Lebih dari 400 orang dicambuk

Hukuman cambuk di Aceh
Qanun Jinayat mulai diterapkan di Provinsi Nangroe Aceh Daarussalam (NAD) sejak 2015. Sejak itu sedikitnya 400 orang warga sudah dikenakan hukuman cambuk.

AFP

Qanun Jinayah Aceh mulai berlaku sejak 2015 lalu yang isinya mengatur antara lain tentang khalwat (mesum), khamr (alkohol) dan maisr (perjudian). Belakangan aturan ini juga mencakup 10 tindakan pidana, termasuk pelecehan seksual, pemerkosaan, gay, serta lesbian.

Hukuman paling ringan untuk pelaku mesum, sedangkan ancaman hukuman terberat ialah terhadap pemerkosa anak.

Institute for Criminal Justice Reform (ICJR) mencatat sejak 2015 lalu sedikitnya lebih dari 400 orang telah dikenakan pidana cambuk.

Bahkan sepanjang tahun 2017 tercatat ada 188 orang yang telah dicambuk di sembilan wilayah Aceh.

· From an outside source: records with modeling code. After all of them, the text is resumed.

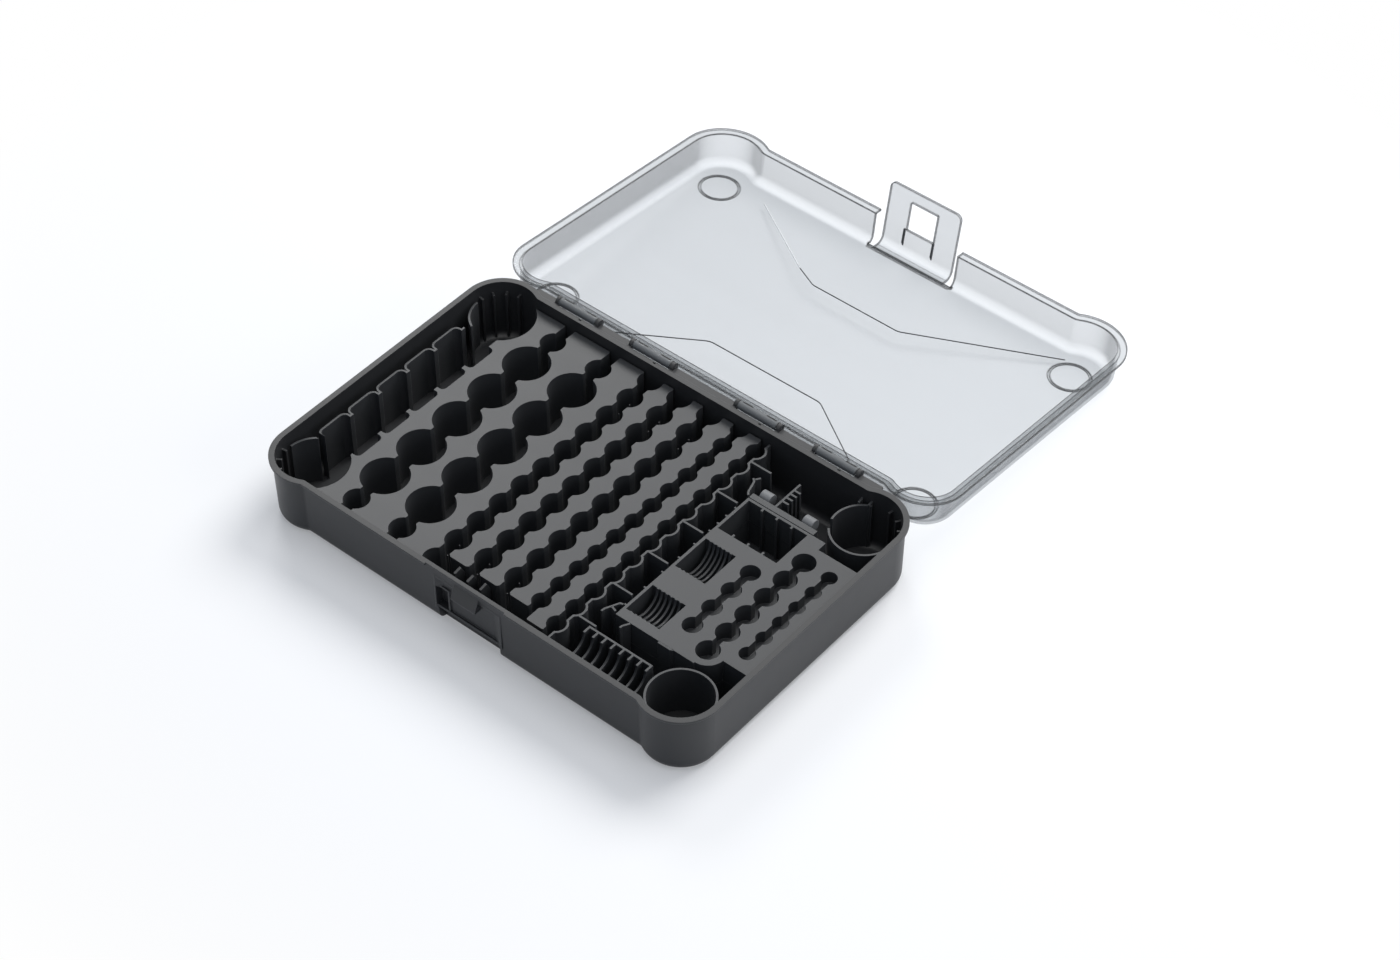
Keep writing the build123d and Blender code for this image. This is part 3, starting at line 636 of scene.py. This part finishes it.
class Finish(Enum):
    """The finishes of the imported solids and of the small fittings."""

    # The second colour of each satin finish is the painted highlight along its corners
    SHELL = SatinMould("dark_satin_shell", (0.030, 0.031, 0.033), (0.17, 0.175, 0.18), 0.42)
    TRAY = SatinMould("dark_satin_tray", (0.045, 0.047, 0.050), (0.32, 0.325, 0.33), 0.38)
    CLIP = SatinMould("grey_clip", (0.17, 0.174, 0.18), (0.34, 0.345, 0.35), 0.46)
    PIN = DrawnSteel("pin_steel")
    # Painted shade: a dark finish standing for the dark lines that the clear lid's steps and ribs show
    LINE = SatinMould("dark_edge_painted_shade", (0.045, 0.048, 0.052), (0.10, 0.105, 0.11), 0.35)
    # Painted highlight: a pale finish standing for light caught on a step of the clear lid
    PAINTED_HIGHLIGHT_LINE = SatinMould("pale_edge_painted_highlight", (0.70, 0.71, 0.72), (0.80, 0.80, 0.80), 0.30)
    SLEEVE = SatinMould("smoke_grey", (0.155, 0.162, 0.165), (0.30, 0.31, 0.315), 0.34)
    # Painted shade: near-black finish for the slots' shadowed openings
    SLOT = SatinMould("slot_painted_shade", (0.006, 0.006, 0.007), (0.012, 0.012, 0.013), 0.7)
    LID = ClearMould("smoke_clear_lid", CLEAR_TINT, CLEAR_BODY, CLEAR_EDGE)
    FLAP = ClearMould("smoke_clear_flap", CLEAR_TINT, CLEAR_BODY, CLEAR_EDGE)


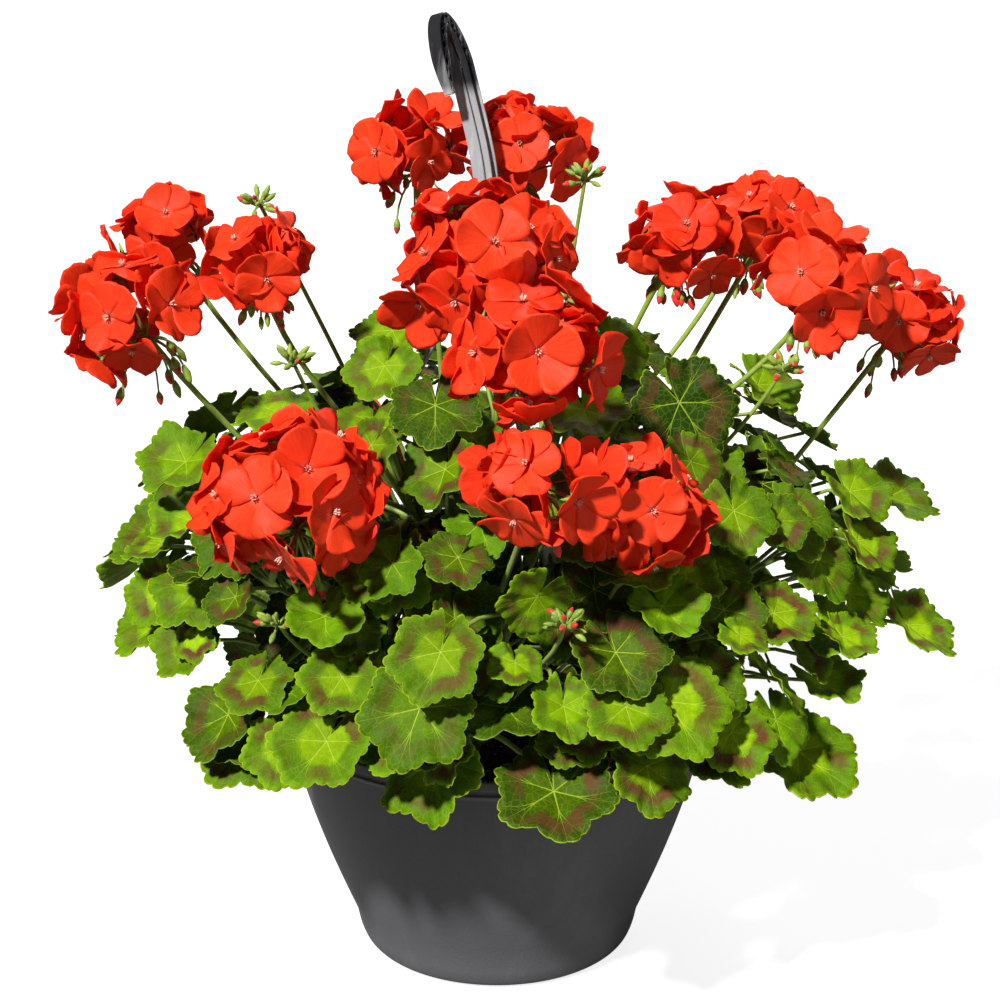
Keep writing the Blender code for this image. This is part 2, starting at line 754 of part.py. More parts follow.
def fused(name, shapes, material):
    """One solid from many overlapping ones: a Boolean union on a collection, applied."""
    made = new_object(name, outward(shapes[0]), material)
    group = bpy.data.collections.new(name + "_pieces")
    bpy.context.scene.collection.children.link(group)
    pieces = []
    for shape in shapes[1:]:
        piece = new_object(name + "_piece", outward(shape), material)
        bpy.context.collection.objects.unlink(piece)
        group.objects.link(piece)
        pieces.append(piece)
    union = made.modifiers.new("Union", "BOOLEAN")
    union.operation = "UNION"
    union.operand_type = "COLLECTION"
    union.solver = "MANIFOLD"
    union.collection = group
    graph = bpy.context.evaluated_depsgraph_get()
    graph.update()
    joined = bpy.data.meshes.new_from_object(made.evaluated_get(graph))
    made.modifiers.clear()
    old = made.data
    made.data = joined
    bpy.data.meshes.remove(old)
    joined.name = name
    for piece in pieces:
        bpy.data.objects.remove(piece)
    bpy.data.collections.remove(group)
    keep_body(made.data)
    shade(made)
    return made


def cut(made, cutters, name):
    """Takes a collection of helper solids out of an object."""
    group = bpy.data.collections.new(name)
    bpy.context.scene.collection.children.link(group)
    for number, shape in enumerate(cutters):
        helper = new_object("%s_%d" % (name, number), outward(shape))
        bpy.context.collection.objects.unlink(helper)
        group.objects.link(helper)
        helper.hide_render = True
        helper.display_type = "WIRE"
    bore = made.modifiers.new(name, "BOOLEAN")
    bore.operation = "DIFFERENCE"
    bore.operand_type = "COLLECTION"
    bore.collection = group


# The made things
def inside_profile():
    """(radius, height) up the pot's inside, from its floor to its lip."""
    wall = bezier((FOOT_CORNER, WALL_BULGE, WALL_TOP), 2)
    profile = [(FOOT_RADIUS, FLOOR)] + [(p[0] - WALL, p[1]) for p in wall]
    return profile + [(0.1215, 0.1425), (0.1222, POT_HEIGHT - 0.0012)]


def make_pot(material):
    wall = bezier((WALL_TOP, WALL_BULGE, FOOT_CORNER), 3)
    outside = [(0.1236, POT_HEIGHT), (RIM_RADIUS - 0.0006, POT_HEIGHT - 0.0004),
               (RIM_RADIUS, 0.1460), (0.1258, 0.1446), (0.1266, 0.1425), (0.1258, 0.1400)]
    outside += [tuple(p) for p in wall]
    outside += [(0.0822, 0.0095), (0.0795, 0.0028), (FOOT_RADIUS, 0.0), (0, 0.0)]
    profile = [(0, FLOOR)] + inside_profile() + outside
    pot = new_object("pot", outward(turned(profile, POT_SIDES)), material)
    holes = []
    for k in range(DRAIN_HOLES):
        place = polar(360 * k / DRAIN_HOLES, DRAIN_CIRCLE)
        ends = [place - [0, 0, FLOOR], place + [0, 0, 2 * FLOOR]]
        holes.append(tube(ends, [DRAIN_RADIUS] * 2, 6))
    cut(pot, holes, "drain_cutters")
    shade(pot)
    return pot


def make_soil(material, stems):
    inside = inside_profile()
    low, high = [[p for p in inside if (p[1] < SOIL_TOP) == under] for under in (True, False)]
    share = (SOIL_TOP - low[-1][1]) / (high[0][1] - low[-1][1])
    edge = low[-1][0] + (high[0][0] - low[-1][0]) * share
    wall = [(r - SEAT_GAP * 1.5, max(z, FLOOR + SEAT_GAP)) for r, z in low + [(edge, SOIL_TOP)]]
    profile = [(0, SOIL_TOP + SOIL_CROWN)] + wall[::-1] + [(0, FLOOR + SEAT_GAP)]
    soil = new_object("soil", outward(turned(profile, POT_SIDES)), material)
    holes = []
    for path in stems:
        foot = path[0] - [0, 0, 0.004]
        mouth = path[1] + [0, 0, 0.008]
        holes.append(tube([foot, mouth], [STEM_RADIUS + HOLE_PLAY] * 2, 6))
    cut(soil, holes, "stem_holes")
    shade(soil)
    return soil


def t_section(point, side, out, width, depth):
    """The strap, with the rib that stiffens it on its inner side."""
    half, rib = width / 2, RIB_WIDTH / 2
    outline = ((-half, STRAP_THICK), (half, STRAP_THICK), (half, 0), (rib, 0),
               (rib, -depth), (-rib, -depth), (-rib, 0), (-half, 0))
    return [point + side * x + out * y for x, y in outline]


def hook_path(toward, up):
    """Up the leaning shank, over the top towards the front, and back in to the tip."""
    top = np.array(SHANK_TOP)
    split = np.array(SPLIT)
    path = [split - [0, 0, 0.006], split + [0, 0, 0.010], np.array(SHANK_MIDDLE)]
    middle = top + toward * HOOK_REACH
    for k in range(HOOK_STEPS + 1):
        turn = math.radians(180 - HOOK_SWEEP * k / HOOK_STEPS)
        path.append(middle + HOOK_REACH * math.cos(turn) * toward + HOOK_RISE * math.sin(turn) * up)
    return np.array(path)


def make_hanger(material):
    toward = polar(HOOK_AZIMUTH)
    tilt = math.radians(HOOK_TILT)
    up = math.cos(tilt) * np.array([0, 0, 1]) - math.sin(tilt) * polar(HOOK_AZIMUTH + 90)
    path = hook_path(toward, up)
    shares = np.linspace(0, 1, HOOK_STEPS + 1)
    narrowing = (STRAP_WIDTH, HOOK_WIDTH, HOOK_WIDTH, TIP_WIDTH)
    widths = [STRAP_WIDTH] * 3 + list(np.interp(shares, (0, 0.3, 0.8, 1), narrowing))
    depths = [RIB_DEPTH] * 3 + list(np.interp(shares, (0, 0.8, 1), (RIB_DEPTH, RIB_DEPTH, TIP_RIB_DEPTH)))
    sections = []
    for point, width, depth, frame in zip(path, widths, depths, frames_along(path, np.cross(toward, up))):
        sections.append(t_section(point, frame[1], np.cross(frame[1], frame[0]), width, depth))
    shapes = [swept(path, sections)]
    for azimuth in ARM_AZIMUTHS:
        route = arm_path(azimuth)
        rings = []
        for point, (_, wide, up) in zip(route, frames_along(route, polar(azimuth + 90))):
            half, thick = wide * ARM_WIDTH / 2, up * ARM_THICK / 2
            corners = (-half - thick, half - thick, half + thick, -half + thick)
            rings.append([point + corner for corner in corners])
        shapes += [swept(route, rings), clip_shape(azimuth)]
    return fused("hanger", shapes, material)


def clip_shape(azimuth):
    """An upturned U that sits over the lip."""
    inner, outer = CLIP_INSIDE, RIM_RADIUS + CLIP_PLAY
    low, top = CLIP_FOOT, POT_HEIGHT + SEAT_GAP
    outline = [(inner - CLIP_WALL, low), (inner, low), (inner, top), (outer, top), (outer, low),
               (outer + CLIP_WALL, low), (outer + CLIP_WALL, top + CLIP_WALL),
               (inner - CLIP_WALL, top + CLIP_WALL)]
    across = polar(azimuth + 90)
    sections = []
    for side in (-0.5, 0.5):
        sections.append([polar(azimuth, r, z) + across * side * CLIP_WIDTH for r, z in outline])
    return swept([0, 1], sections)


def main():
    clear_scene()
    pot_finish = new_material("pot_plastic", GREY, 0.55)
    soil_finish = new_material("potting_soil", BROWN, 0.95)
    hanger_finish = new_material("hanger_plastic", BLACK, 0.3)
    green = new_material("leaf_green", GREEN, 0.45)
    red = new_material("petal_red", RED, 0.5)
    stems, heads, stalks, buds, leaves = make_plan()
    make_pot(pot_finish)
    make_soil(soil_finish, stems)
    make_hanger(hanger_finish)
    for k, path in enumerate(stems):
        node = "stem_%02d" % (k + 1)
        shapes = [tube(path, STEM_RADIUS * np.array([1, 1, 0.9, 0.7]), 4)]
        for leaf in leaves:
            if leaf["node"] == node:
                shapes.append(leaf_shape(leaf))
        for stalk in stalks:
            if stalk["node"] == node:
                radii = np.linspace(STALK_RADIUS, STALK_RADIUS * 0.85, len(stalk["path"]))
                shapes.append(tube(stalk["path"], radii, 3, stalk["end"]))
        for cluster in buds:
            if cluster["node"] == node:
                shapes += bud_shapes(cluster)
        fused(node, shapes, green)
    for head in heads:
        shapes = [core_shape(head)] + [floret_shape(f, head) for f in head["florets"]]
        fused(head["node"], shapes, red)
    florets = sum(len(head["florets"]) for head in heads)
    print(len(leaves), "leaves", florets, "florets", len(buds), "bud clusters")


main()
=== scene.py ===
import math
from functools import partial

import bmesh
import bpy
import numpy as np
from mathutils import Matrix, Vector


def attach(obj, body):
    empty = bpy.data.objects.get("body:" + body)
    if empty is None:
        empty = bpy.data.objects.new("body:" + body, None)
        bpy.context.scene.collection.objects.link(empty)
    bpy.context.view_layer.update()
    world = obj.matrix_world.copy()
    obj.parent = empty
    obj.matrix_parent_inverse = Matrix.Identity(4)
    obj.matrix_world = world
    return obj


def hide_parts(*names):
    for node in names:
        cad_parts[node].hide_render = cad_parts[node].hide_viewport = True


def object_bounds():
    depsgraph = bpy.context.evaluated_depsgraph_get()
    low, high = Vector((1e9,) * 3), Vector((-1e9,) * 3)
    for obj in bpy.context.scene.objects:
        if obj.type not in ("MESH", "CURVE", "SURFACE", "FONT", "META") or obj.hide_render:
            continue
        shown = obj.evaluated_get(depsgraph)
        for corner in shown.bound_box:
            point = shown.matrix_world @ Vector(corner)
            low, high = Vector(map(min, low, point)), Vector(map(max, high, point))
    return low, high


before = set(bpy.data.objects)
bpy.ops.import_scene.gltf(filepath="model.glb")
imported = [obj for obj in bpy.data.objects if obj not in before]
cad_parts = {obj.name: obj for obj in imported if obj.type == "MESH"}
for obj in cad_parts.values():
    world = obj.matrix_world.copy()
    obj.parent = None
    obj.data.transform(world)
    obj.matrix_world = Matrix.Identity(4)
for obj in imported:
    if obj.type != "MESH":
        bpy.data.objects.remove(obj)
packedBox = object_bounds()
scene = bpy.context.scene
spares = []  # kinds and line sheets that are only used while building
goldenAngle = 137.5


def paint(red, green, blue):
    # sRGB 0 to 255 as the linear values that the shader takes
    return tuple(((v / 255 + 0.055) / 1.055) ** 2.4 if v > 10 else v / 3294.6 for v in (red, green, blue))


# Camera and studio
cameraView = {"place": (0.0017, -1.35, 0.718), "pitch": 71.6, "lens": 90, "sensor": 36}
cameraData = bpy.data.cameras.new("camera")
camera = bpy.data.objects.new("camera", cameraData)
scene.collection.objects.link(camera)
camera.location = cameraView["place"]
camera.rotation_euler = (math.radians(cameraView["pitch"]), 0, 0)
cameraData.lens = cameraView["lens"]
cameraData.sensor_width = cameraView["sensor"]
cameraData.clip_start = 0.05
scene.camera = camera
scene.view_settings.view_transform = "Standard"

studio = {
    "key": ("SUN", (-0.75, -1.25, 1.75), 4, 5.7),  # kind, place, width (degrees for the sun), power
    "side": ("AREA", (1.9, -1.5, 1.2), 1.0, 8),
    "back": ("AREA", (0.5, 1.9, 1.9), 1.2, 24),
    "aim": (0, 0, 0.28), "worldLight": 0.035, "floorTone": 0.35, "floorGlow": 0.84, "floorBounce": 0.25,
}


def setLight(name, kind, place, width, power):
    data = bpy.data.lights.new(name, kind)
    if kind == "SUN":
        data.angle = math.radians(width)
    else:
        data.shape = "DISK"
        data.size = width
    data.energy = power
    light = bpy.data.objects.new(name, data)
    scene.collection.objects.link(light)
    light.location = place
    toward = Vector(studio["aim"]) - Vector(place)
    light.rotation_euler = toward.to_track_quat("-Z", "Y").to_euler()


for lamp in ("key", "side", "back"):
    setLight(lamp + "Light", *studio[lamp])


# Shader helpers
def put(tree, kind, inputs=None, **settings):
    node = tree.nodes.new(kind)
    for key, value in settings.items():
        setattr(node, key, value)
    for key, value in (inputs or {}).items():
        if isinstance(value, bpy.types.NodeSocket):
            tree.links.new(value, node.inputs[key])
        else:
            node.inputs[key].default_value = value
    return node


def calc(tree, operation, *values):
    node = put(tree, "ShaderNodeMath", dict(enumerate(values)), operation=operation)
    return node.outputs[0]


def between(tree, value, low, high, start=0.0, end=1.0):
    inputs = {"Value": value, "From Min": low, "From Max": high, "To Min": start, "To Max": end}
    return put(tree, "ShaderNodeMapRange", inputs, interpolation_type="SMOOTHSTEP").outputs[0]


def mixed(tree, share, first, second, blend="MIX"):
    first, second = [(*v, 1) if isinstance(v, tuple) and len(v) == 3 else v for v in (first, second)]
    inputs = {0: share, 6: first, 7: second}
    return put(tree, "ShaderNodeMix", inputs, data_type="RGBA", blend_type=blend).outputs[2]


def noise(tree, vector, scale, detail=3.0, roughness=0.55):
    inputs = {"Vector": vector, "Scale": scale, "Detail": detail, "Roughness": roughness}
    return put(tree, "ShaderNodeTexNoise", inputs).outputs[0]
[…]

Karena itulah menandai tiga tahun pelaksanaan Qanun Jinayat di NAD, akhir tahun lalu Jaringan Masyarakat Sipil untuk Advokasi Qanun Jinayat mendesak pemerintah Indonesia untuk meninjau ulang pelaksanaan perda Syariah di Provinsi NAD karena menilai sebagian isi dan implementasinya dianggap bertentangan dengan Konstitusi dan merugikan kaum perempuan.